Stars below the M4 break, including Proxima Centauri (M5.5Ve) need to spin down to much longer rotation periods before the activity switches off, so even old stars can be sufficiently active. There’s also evidence that the rate of spindown for such stars is slower than for more massive M dwarfs above the break.

Reply

Michael January 21, 2016 at 1:42

The likelihood of planets around Proxima is higher due to a low rotation rate inferring more momentum could be in planets in orbit and the higher metallicity inferring more dense material been available to form planetary cores quicker. My hopes for planets around Proxima have never been higher.

Reply

andy January 21, 2016 at 13:05

Even pinning down the properties of a well-studied binary like Alpha Centauri AB is quite difficult! There’s a recent orbit determination which finally seems to bring the visual and radial velocity-derived orbit in line with the asteroseismometry-derived properties of the system. The resultant parallax is more in line with the first revision of the Hipparcos catalogue than the later one.

Pourbaix & Boffin (2016) “Parallax and masses of ɑ Centauri revisited

Reply

Navneeth January 23, 2016 at 8:21

But if you have a red dwarf within a multiple star system, you can use the metallicity of the more massive primary star(s) to infer the metallicity of the red dwarf, a method that has produced a metallicity calibration for red dwarfs that thus far has proven useful.
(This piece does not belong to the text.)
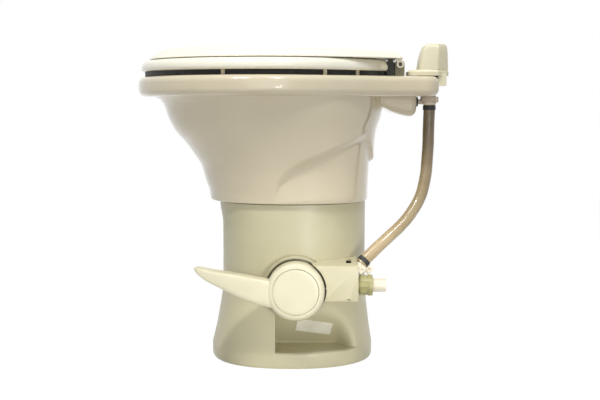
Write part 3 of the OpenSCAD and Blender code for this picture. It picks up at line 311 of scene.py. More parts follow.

But isn’t that sort of assuming the result beforehand? Or am I misunderstanding the procedure? What if the RD is a captured star and happens to have a similar metalliticity?

Reply

Michael January 23, 2016 at 12:56

You have a valid point, one is assuming the other first. Gaia may give us a more precise orbital position and velocity to answer the question once and for all. But it may have been captured as well as the orbital velocity is cutting it kind of close! I wonder if this lensing event in Feb could be used to narrow down the mass, position and velocity better, after all the rate of change of the deflection should give it away.